Ebert makes this logical fallacy without even playing video games. I really think that is the worst part. The insults he lobs at Braid, at Flower, he does without even playing them. It is, essentially, the equivalent of grading books by funny little pictures they put on the cover. Imagine someone making an opinion on Van Go's “Starry Night” by hearing a description of it. Imagine how ridiculous that sounds. That is exactly how ridiculous Roger Ebert's assessment of games is. But to be fair, it is only as bad as judging “A Voyage to the Moon” on a single still one saw in a film history book.

Ebert ends the article by asking why we gamers want to defend games. You see we defend games for the very same reason he defends George Melies. It isn't because we want to justify them for the sake of justifying them, it's because we see something in them worth justifying. Games give us an emotional response. In games we can find truth or beauty. Games have the ability to tell a message that no other form can tell.

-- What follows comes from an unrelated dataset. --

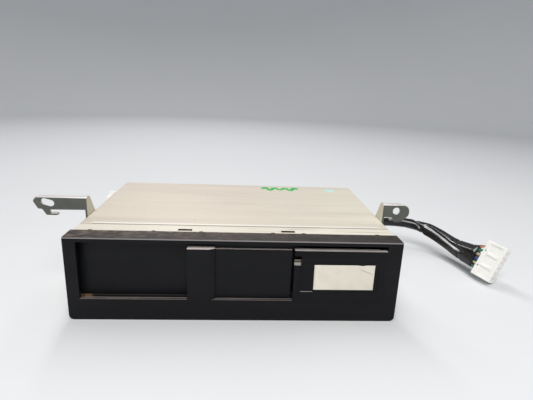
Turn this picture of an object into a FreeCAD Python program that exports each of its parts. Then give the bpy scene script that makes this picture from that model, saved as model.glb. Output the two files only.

Because it takes talent, planning, and awesome to create a truly great game. Any asshole can create a Pong clone. A group of soulless assholes can churn out the latest Call of Duty game, but it takes true vision to create a Braid, or Bioshock.

We also defend games as art because tiny little men in ivory towers always go about deciding which things aren't art and those things are subsequently put into ghettos. How long has Science Fiction been wrongly placed in a ghetto, and judged as low minded? Animation has too long been placed in a similar ghetto: strictly for children. We have seen what such ghettos have done to both mediums. I do not want some bastard making games less sophisticated because video games are “for children” thus robbing me of titles like Braid and Bioshock and publishers thus filling the market with crap would make Barbie Horse Adventures look like Moby Dick.

So Roger, we defend games as art, because if society judges them as “not art”, we feel like will lose something precious. I really wish someone with your judgement would understand that.

PS: For those still waiting for my C2E2 write up, I'll have it up tommorow night. For now, bedtime guys. See ya later.